Circles and 'Life Capacity'

When I was in High School, our Principal used to spend a lot of time during school assemblies banging on about ensuring that the “spheres” (or maybe they were “circles”?) of our life were all full and consistent. I think – or my vague memory of interpretation – that her point was that it’s never too early to try and achieve some form of ‘balance’ across all the different things we’ve got going on in our daily lives – whether that be our homework, netball commitments and casual employment at KFC or managing and prioritising competing commitments of work, friends, parenting etc.

There’s a term that regularly comes up when I’m caught thinking about Mrs Hughes’ metaphorical spheres. And I’m not a huge fan of the term. But it always comes up when I’m beginning to feel overwhelmed or stressed by my competing or busting circles.

‘Work-life balance’. Firstly, this concept seems slightly nonsensical to me, because it makes the assumption that work isn’t a part of life. But it is. And for many, work is a really big part of life and can even bring more satisfaction and meaning than one’s private life. Secondly, I have really begun to loathe the term ‘balance’. Balance refers to some state of equilibrium. And it seems to be part of the human condition to strive for this state of equilibrium.  Yet our world is always going to be somewhat out of balance. Our lives are impacted by constant change, speed, uncertainty, new technologies, globalisation and the associated demands that ignore basic human needs. Rather than strive for measuring all these things out to suit us best, shouldn’t we be aiming for building resilience and our capacity to deal with change?

Perhaps I’d re-frame the whole thing as ‘life capacity’. And define it as the ability to spend the required time on each of your important spheres. Whether your spheres include paid work or not, or devoting time to a cause you value. Spending time in nourishing your personal relationships and enjoying your private pursuits.

‘Life capacity’ might be about feeling that we have our own freedom balanced with the discipline required to meet the demands and obligations we are facing.

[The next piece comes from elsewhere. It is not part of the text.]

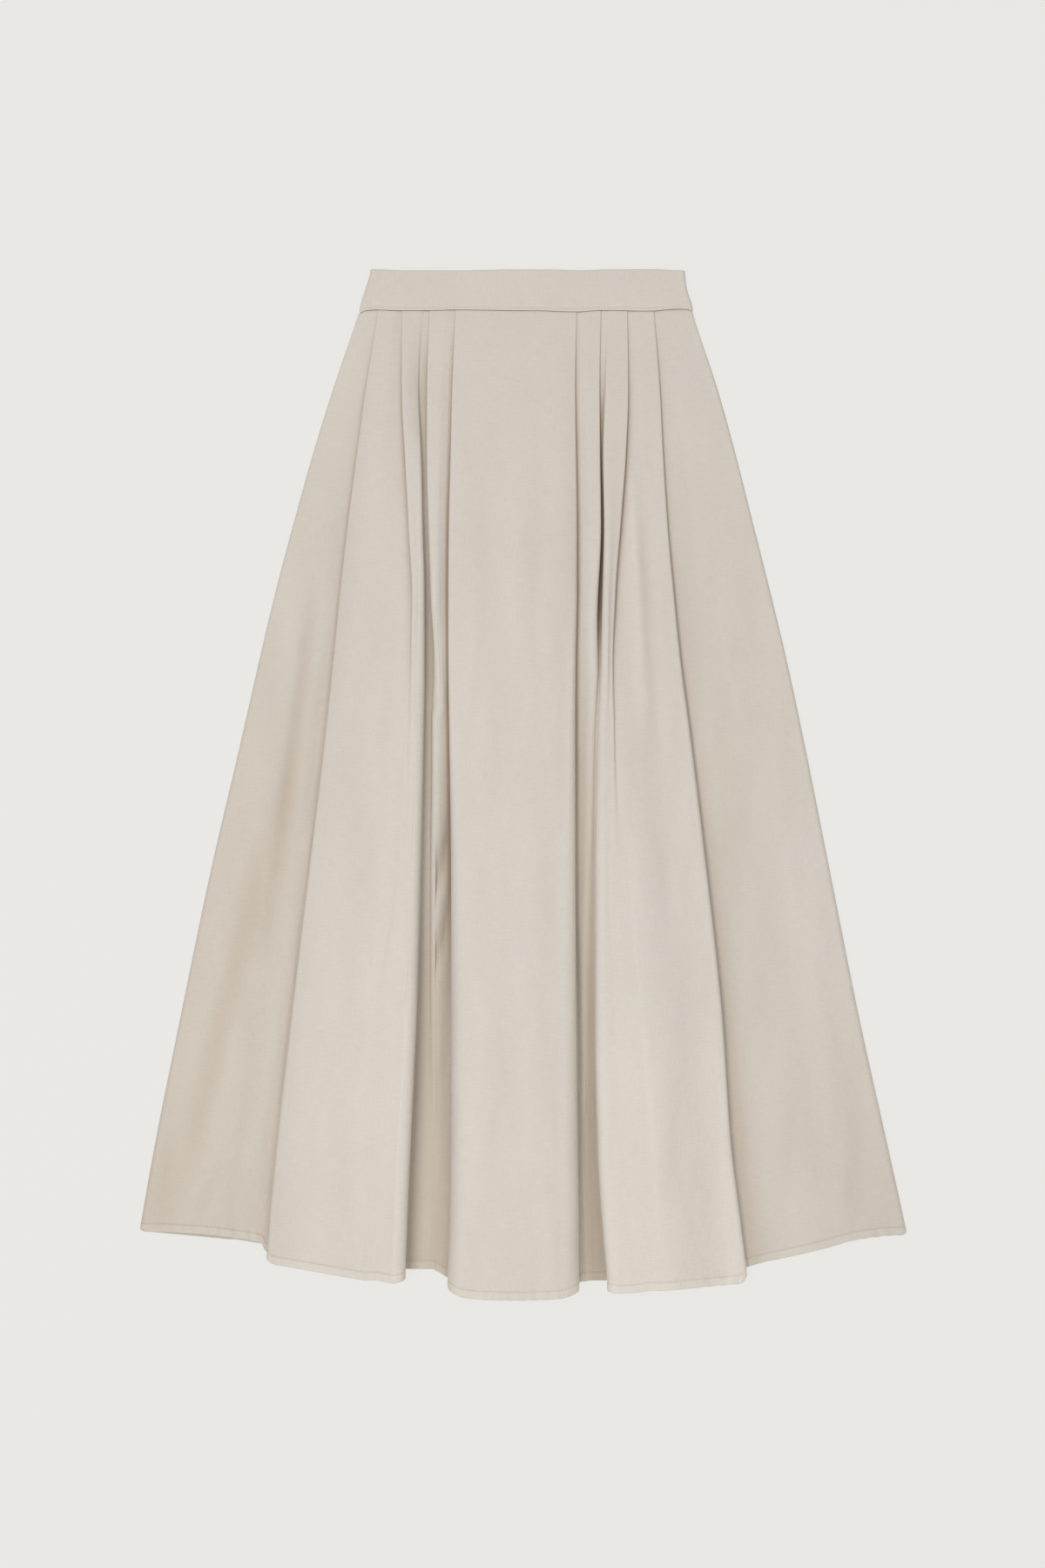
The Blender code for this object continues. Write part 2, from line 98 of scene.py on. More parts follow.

I find it pretty easy these days to pick up on the signs when my spheres are all out of whack or my ‘life capacity’ is not where I’d like it to be. It didn’t used to be this way. There’s been a number of periods in my past, where in the lead up to experiencing major depressive episodes I was over-committing to too many things in too many spheres at a manic pace. And with hindsight, very easy to see what the end result would be.

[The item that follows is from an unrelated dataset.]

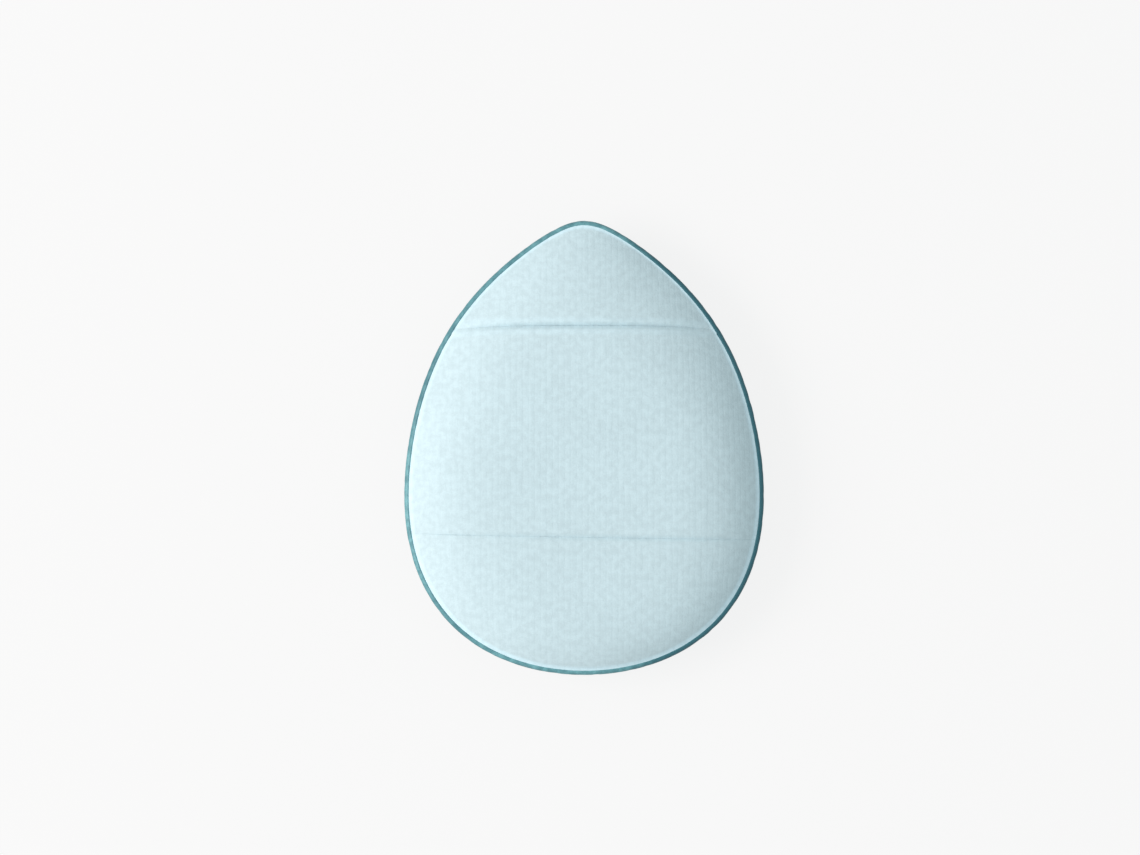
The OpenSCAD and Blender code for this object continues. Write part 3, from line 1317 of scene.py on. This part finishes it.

But now, I’m much more mindful. There’s so many signs available to us to keep us aware of when things might be a little out of whack. For me it’s noticing that it’s taking a little longer than usual to get to sleep. It’s being aware of the amount of hours that I’m spending at work. It’s reflected in how much time I have to spend on my craft projects or hobbies or really bad reality television. It pops up in an increase in negative thinking patterns. It’s also noticeable if I am doing something enjoyable yet feeling guilty that I should be doing something else.

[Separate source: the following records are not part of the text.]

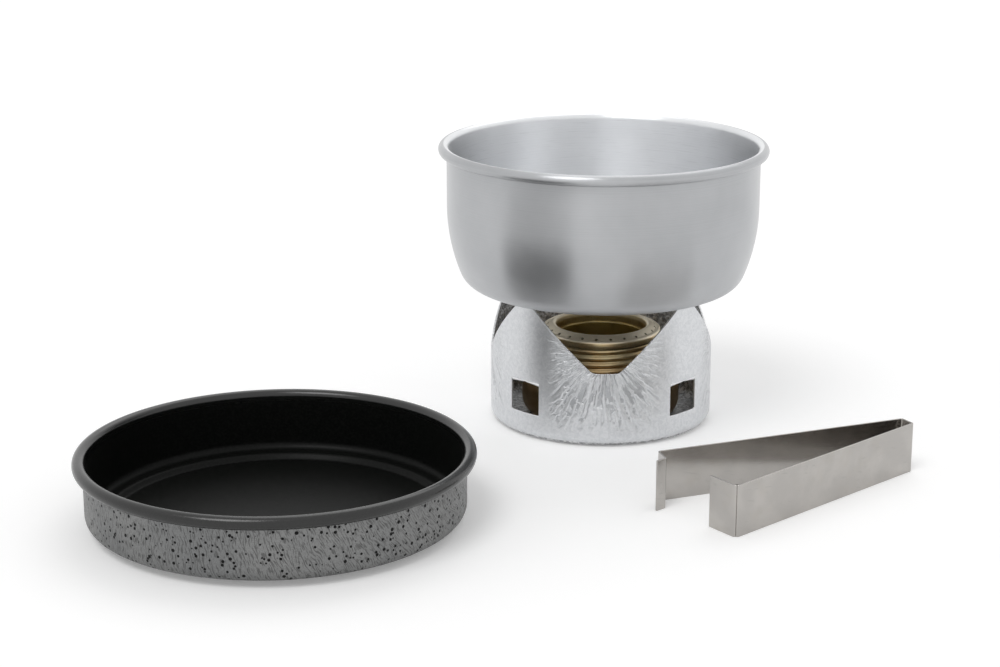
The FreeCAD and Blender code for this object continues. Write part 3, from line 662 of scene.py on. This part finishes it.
# this outline runs down the outside, so it is turned the other way
ring = lathe(jet_ring_outline()[::-1], 240, closed=True).build(
    "burner_jet_ring_drawn", BRASS, "burner", "burner_brass", ["burner_jet_ring"])

JETS = 24
JET_CIRCLE = 24.75
JET_Z = 42.6
JET_LEAN = (0.52, 0.85)
JET_RADIUS = 0.7
jets = []
for number in range(JETS):
    a = 2 * math.pi * (number + 0.5) / JETS
    spot = (JET_CIRCLE * math.cos(a), JET_CIRCLE * math.sin(a), JET_Z)
    lean = (JET_LEAN[0] * math.cos(a), JET_LEAN[0] * math.sin(a), JET_LEAN[1])
    jets.append((spot, lean, JET_RADIUS, 3.0))
drill(ring, jets)

TUBE = 21.0
TUBE_BORE = 20.2
TUBE_LOW, TUBE_TOP = (corner[2] for corner in box_mm("burner_inner_wall"))
TUBE_MIDDLE = 20.0
FUEL_HOLES = 8
FUEL_HOLE_Z = 6.6
FUEL_HOLE_RADIUS = 2.0
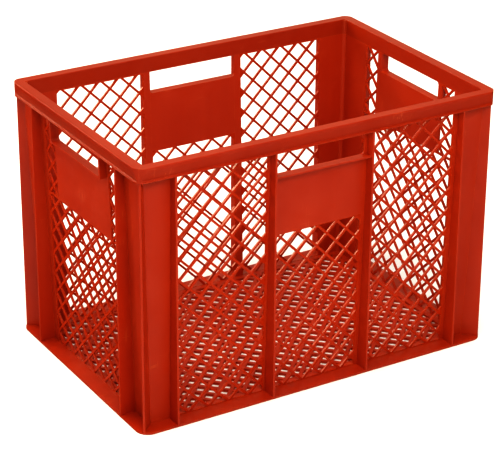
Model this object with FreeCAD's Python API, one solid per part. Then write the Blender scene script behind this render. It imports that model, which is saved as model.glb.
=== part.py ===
import FreeCAD, Part

import math
import os

# A stacking crate for milk bottles: an open box whose drafted walls are mostly diamond mesh,
# hung from a channel-section rim, with thin upright fins that reach out to the full outline.
# It is one moulding, so its sections meet face to face and nothing moves.
# Frame: origin on the floor under the middle, +X along the length, +Z up, millimetres.

# Overall size
LENGTH = 600.0
WIDTH = 400.0
HEIGHT = 410.0

# Walls: the inner surface starts this far inside the outline and draws in going down
WALL_INSET = 16.0
WALL_DRAFT = 0.028
WALL = 3.0
CORNER_CHAMFER = 4.0

# Rim: an inverted channel with a coved outer face and a bead along its lower edge
RIM_BOTTOM = 388.0
RIM_INNER_BOTTOM = 386.0
RIM_SKIN = 3.0
RIM_EDGE_RADIUS = 1.2
RIM_COVE = 3.2
RIM_COVE_RADIUS = 1.5
RIM_COVE_TOP = 5.0
RIM_BEAD = 3.0
RIM_CORNER_RADIUS = 16.0
RIM_MITRE = 40.0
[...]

The wonderful thing is though, if I pick up on these signs and symptoms at this stage I can make some changes and prevent things from escalating. I might re-prioritise some of the things I have on. I might use the word “No” a bit more than usual. I might ask others for more help. I might change my routine around. Intervening early works a treat. Trust me.

Whilst I probably wasn’t totally aware of it at the time, I think our High School Principal really had our very best interests at heart. There’s so many wonderful and varied aspects/spheres in our lives. We just need to make sure we have the capacity to joyfully live and move between them.